To do: Find the line containing "What OpenSCAD source" and copy it exactly, along with every line after it up to and including the line containing "shoulder_rise = 0.3; // [0:0.1:4]". Copy nothing else.

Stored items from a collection

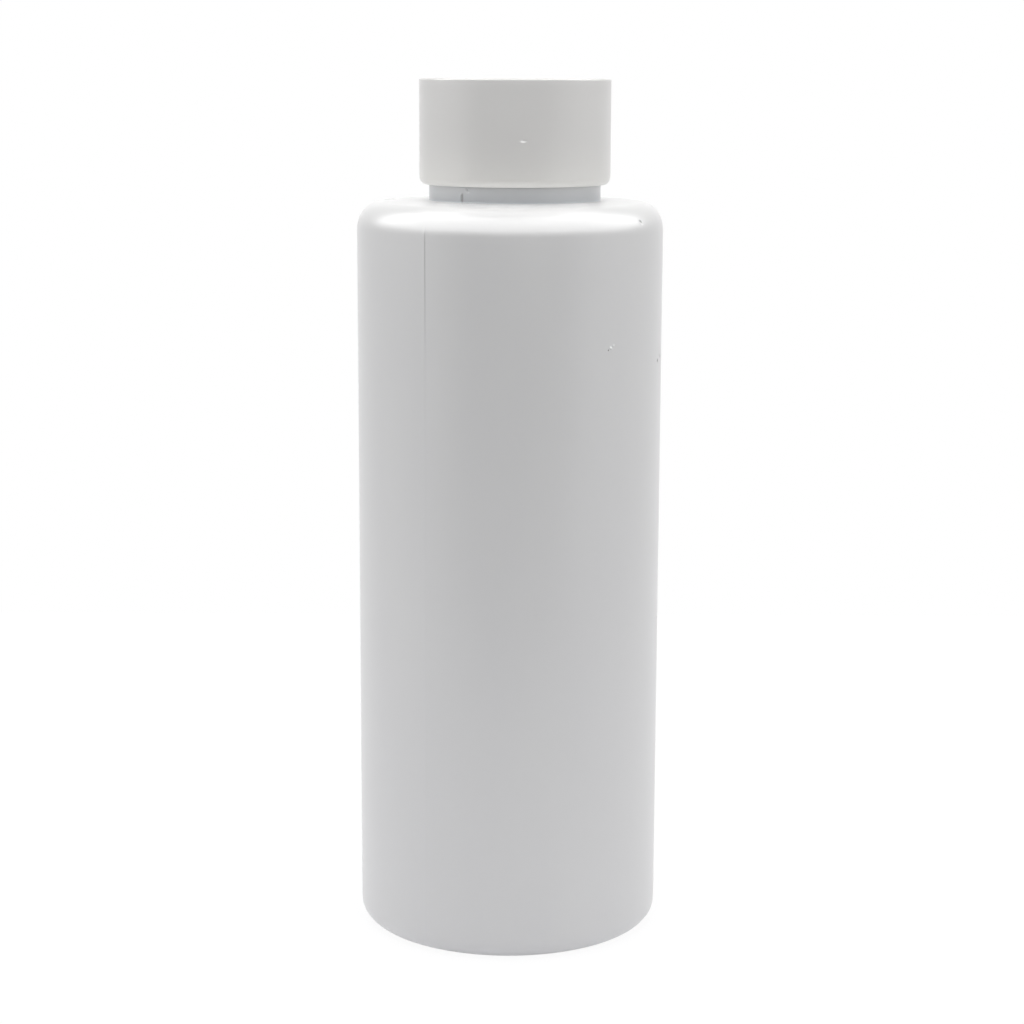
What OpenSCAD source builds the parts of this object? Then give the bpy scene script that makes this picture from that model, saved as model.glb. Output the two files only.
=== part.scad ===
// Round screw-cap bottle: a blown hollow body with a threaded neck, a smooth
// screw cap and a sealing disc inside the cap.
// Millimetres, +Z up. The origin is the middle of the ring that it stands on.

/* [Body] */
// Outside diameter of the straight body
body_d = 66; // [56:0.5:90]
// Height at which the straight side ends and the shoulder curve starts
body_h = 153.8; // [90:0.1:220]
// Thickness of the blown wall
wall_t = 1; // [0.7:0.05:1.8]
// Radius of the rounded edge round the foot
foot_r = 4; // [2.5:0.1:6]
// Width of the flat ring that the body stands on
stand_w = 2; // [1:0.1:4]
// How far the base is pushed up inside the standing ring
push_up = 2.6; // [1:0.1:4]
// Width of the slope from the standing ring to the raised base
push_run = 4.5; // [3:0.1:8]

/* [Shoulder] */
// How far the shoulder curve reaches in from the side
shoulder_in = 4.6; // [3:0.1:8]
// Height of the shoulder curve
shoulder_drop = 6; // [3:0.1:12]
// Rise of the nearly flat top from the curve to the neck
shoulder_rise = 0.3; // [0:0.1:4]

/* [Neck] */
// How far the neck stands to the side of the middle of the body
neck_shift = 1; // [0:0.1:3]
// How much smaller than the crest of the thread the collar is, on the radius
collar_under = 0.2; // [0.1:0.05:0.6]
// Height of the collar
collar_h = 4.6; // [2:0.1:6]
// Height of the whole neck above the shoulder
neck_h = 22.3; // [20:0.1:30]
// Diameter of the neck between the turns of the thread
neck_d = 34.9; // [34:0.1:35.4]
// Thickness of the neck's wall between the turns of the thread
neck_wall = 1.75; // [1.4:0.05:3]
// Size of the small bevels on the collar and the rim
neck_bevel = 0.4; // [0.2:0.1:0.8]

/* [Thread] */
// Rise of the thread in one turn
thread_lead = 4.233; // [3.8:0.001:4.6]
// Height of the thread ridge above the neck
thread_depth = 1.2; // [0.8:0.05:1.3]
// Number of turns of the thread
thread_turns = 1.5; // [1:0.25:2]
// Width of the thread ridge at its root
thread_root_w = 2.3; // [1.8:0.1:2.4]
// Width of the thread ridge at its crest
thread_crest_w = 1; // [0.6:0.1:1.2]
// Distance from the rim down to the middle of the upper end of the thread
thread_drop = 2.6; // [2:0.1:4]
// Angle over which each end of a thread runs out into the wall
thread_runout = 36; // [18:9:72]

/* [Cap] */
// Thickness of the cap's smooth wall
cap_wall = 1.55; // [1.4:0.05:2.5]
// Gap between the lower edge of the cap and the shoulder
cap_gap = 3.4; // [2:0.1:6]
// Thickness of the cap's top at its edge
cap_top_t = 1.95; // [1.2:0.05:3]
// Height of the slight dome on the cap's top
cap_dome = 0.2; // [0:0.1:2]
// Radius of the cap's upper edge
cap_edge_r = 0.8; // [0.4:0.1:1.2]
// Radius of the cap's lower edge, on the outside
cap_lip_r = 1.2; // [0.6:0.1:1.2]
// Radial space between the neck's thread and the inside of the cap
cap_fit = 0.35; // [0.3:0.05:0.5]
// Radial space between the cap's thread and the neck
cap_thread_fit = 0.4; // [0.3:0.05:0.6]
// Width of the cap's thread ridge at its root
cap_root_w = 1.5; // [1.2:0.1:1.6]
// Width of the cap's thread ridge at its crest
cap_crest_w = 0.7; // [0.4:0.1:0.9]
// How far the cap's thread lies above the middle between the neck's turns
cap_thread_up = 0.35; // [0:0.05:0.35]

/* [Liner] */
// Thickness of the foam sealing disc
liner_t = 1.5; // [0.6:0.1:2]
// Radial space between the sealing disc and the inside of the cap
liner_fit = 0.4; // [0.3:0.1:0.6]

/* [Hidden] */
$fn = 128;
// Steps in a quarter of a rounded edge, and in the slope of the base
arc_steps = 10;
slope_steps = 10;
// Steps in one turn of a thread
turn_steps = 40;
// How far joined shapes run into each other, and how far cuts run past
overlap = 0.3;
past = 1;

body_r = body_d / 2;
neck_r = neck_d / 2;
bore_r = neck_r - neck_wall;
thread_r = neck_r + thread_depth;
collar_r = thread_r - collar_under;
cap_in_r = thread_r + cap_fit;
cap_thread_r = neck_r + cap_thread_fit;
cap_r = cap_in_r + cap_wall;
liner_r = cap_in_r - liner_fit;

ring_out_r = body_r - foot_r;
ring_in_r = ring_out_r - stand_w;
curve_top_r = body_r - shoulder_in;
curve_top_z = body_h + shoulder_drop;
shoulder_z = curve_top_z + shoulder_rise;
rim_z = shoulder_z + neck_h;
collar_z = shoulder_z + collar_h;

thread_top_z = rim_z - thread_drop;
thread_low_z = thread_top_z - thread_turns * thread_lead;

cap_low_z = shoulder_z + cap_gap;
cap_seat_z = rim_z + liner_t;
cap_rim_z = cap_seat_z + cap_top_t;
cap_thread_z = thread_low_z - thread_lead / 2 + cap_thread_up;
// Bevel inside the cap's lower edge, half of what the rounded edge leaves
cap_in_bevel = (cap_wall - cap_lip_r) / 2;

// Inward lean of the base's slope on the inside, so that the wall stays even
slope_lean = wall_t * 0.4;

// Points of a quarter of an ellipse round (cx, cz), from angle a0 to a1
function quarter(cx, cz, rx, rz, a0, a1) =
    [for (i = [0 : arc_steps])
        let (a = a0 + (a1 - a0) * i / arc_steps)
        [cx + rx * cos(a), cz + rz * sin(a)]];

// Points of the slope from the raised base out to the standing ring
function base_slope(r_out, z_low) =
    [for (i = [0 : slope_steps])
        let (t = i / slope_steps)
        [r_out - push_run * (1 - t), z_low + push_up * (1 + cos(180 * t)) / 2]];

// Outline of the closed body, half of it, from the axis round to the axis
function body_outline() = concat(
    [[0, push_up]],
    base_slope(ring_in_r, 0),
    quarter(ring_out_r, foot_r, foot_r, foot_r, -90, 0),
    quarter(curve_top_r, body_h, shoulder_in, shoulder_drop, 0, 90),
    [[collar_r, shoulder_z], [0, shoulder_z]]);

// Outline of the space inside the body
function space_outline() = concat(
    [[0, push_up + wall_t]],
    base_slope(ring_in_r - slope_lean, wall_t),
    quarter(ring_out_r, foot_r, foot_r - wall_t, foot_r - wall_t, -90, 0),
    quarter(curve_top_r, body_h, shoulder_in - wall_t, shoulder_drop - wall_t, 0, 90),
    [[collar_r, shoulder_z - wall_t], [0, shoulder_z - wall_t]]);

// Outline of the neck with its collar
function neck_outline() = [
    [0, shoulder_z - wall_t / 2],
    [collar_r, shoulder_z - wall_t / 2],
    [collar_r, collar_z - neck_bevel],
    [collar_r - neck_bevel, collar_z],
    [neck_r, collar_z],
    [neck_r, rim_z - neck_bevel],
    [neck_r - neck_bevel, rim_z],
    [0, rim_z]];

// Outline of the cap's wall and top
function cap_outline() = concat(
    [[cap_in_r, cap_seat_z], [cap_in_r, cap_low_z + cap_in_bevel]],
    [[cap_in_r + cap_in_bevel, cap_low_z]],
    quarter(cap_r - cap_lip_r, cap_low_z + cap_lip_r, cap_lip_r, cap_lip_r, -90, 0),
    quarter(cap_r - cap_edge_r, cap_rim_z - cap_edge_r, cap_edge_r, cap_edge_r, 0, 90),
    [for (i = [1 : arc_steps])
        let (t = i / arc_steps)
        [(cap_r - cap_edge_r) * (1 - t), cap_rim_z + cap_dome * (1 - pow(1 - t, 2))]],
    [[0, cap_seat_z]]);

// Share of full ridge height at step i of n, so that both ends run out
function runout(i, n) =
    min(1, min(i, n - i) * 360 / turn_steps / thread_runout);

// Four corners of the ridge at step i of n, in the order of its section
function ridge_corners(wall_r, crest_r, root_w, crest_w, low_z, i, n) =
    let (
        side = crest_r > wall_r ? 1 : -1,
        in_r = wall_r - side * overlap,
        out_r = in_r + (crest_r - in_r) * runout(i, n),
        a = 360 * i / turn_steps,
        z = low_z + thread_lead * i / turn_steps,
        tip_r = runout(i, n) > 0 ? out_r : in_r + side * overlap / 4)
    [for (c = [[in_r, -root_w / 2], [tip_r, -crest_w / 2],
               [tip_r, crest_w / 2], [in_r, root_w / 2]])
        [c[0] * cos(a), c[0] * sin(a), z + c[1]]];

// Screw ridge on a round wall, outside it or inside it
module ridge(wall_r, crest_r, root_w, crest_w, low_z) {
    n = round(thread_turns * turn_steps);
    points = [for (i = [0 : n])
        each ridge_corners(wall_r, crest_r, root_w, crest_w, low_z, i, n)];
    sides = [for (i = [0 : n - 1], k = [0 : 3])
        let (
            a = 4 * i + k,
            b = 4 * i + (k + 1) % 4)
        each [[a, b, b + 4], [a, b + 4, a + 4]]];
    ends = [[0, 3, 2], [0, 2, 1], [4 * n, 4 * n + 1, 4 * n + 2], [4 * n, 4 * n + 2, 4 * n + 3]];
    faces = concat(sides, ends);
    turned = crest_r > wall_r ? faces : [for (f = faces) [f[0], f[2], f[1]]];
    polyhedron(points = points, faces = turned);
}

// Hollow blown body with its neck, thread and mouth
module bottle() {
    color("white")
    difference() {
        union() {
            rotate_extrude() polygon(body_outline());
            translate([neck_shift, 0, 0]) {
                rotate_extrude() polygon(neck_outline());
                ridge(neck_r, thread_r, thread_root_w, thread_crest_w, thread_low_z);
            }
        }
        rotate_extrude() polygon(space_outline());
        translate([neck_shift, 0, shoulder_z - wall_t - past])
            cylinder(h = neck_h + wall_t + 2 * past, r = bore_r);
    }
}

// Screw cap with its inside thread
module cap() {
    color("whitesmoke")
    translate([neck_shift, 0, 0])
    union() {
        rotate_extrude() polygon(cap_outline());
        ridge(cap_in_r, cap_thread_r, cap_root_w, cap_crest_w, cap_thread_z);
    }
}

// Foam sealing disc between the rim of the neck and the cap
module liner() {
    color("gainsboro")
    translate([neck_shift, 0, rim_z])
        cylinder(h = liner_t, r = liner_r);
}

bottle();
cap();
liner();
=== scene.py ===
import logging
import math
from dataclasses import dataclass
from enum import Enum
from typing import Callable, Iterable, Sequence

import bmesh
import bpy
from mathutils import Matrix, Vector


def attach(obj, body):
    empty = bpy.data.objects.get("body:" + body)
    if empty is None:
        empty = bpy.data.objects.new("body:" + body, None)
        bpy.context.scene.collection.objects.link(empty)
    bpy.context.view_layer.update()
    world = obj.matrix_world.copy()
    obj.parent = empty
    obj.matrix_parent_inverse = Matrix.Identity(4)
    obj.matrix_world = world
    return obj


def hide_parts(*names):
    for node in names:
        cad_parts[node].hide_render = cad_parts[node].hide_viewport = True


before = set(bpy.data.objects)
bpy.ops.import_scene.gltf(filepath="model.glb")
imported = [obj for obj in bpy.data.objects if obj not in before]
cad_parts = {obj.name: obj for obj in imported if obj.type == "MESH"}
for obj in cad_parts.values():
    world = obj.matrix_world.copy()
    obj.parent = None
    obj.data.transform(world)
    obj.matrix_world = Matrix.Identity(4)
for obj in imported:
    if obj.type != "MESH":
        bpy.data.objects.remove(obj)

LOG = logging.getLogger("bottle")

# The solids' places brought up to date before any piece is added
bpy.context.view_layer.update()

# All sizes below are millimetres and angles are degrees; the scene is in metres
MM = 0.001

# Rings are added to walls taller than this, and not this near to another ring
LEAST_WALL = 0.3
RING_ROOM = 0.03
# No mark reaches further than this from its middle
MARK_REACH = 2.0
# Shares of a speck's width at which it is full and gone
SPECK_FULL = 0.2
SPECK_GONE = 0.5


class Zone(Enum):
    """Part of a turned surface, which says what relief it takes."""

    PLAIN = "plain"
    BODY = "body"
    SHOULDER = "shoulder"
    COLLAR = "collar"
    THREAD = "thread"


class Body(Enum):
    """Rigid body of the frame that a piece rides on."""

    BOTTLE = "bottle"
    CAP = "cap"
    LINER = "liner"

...

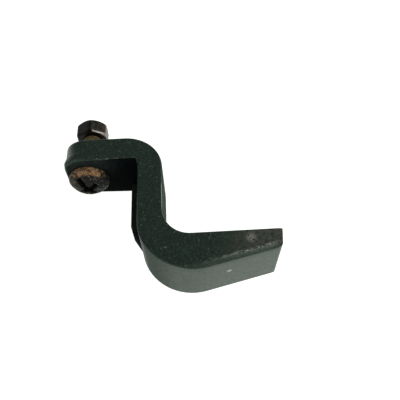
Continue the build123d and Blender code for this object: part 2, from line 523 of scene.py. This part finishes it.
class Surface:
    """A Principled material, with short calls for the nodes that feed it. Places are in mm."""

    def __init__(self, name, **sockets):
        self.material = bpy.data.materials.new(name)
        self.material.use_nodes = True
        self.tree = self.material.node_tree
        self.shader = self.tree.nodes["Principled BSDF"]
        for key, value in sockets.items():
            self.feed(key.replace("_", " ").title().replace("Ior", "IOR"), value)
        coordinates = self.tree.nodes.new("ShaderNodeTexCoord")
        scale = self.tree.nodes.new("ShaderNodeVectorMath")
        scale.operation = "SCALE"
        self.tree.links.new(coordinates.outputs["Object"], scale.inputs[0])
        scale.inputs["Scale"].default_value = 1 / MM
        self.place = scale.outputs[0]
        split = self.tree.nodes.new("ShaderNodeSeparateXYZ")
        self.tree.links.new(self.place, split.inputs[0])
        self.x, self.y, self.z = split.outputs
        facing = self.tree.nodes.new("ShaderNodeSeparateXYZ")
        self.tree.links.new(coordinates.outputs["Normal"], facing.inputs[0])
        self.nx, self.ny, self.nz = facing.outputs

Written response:
What OpenSCAD source builds the parts of this object? Then give the bpy scene script that makes this picture from that model, saved as model.glb. Output the two files only.
=== part.scad ===
// Round screw-cap bottle: a blown hollow body with a threaded neck, a smooth
// screw cap and a sealing disc inside the cap.
// Millimetres, +Z up. The origin is the middle of the ring that it stands on.

/* [Body] */
// Outside diameter of the straight body
body_d = 66; // [56:0.5:90]
// Height at which the straight side ends and the shoulder curve starts
body_h = 153.8; // [90:0.1:220]
// Thickness of the blown wall
wall_t = 1; // [0.7:0.05:1.8]
// Radius of the rounded edge round the foot
foot_r = 4; // [2.5:0.1:6]
// Width of the flat ring that the body stands on
stand_w = 2; // [1:0.1:4]
// How far the base is pushed up inside the standing ring
push_up = 2.6; // [1:0.1:4]
// Width of the slope from the standing ring to the raised base
push_run = 4.5; // [3:0.1:8]

/* [Shoulder] */
// How far the shoulder curve reaches in from the side
shoulder_in = 4.6; // [3:0.1:8]
// Height of the shoulder curve
shoulder_drop = 6; // [3:0.1:12]
// Rise of the nearly flat top from the curve to the neck
shoulder_rise = 0.3; // [0:0.1:4]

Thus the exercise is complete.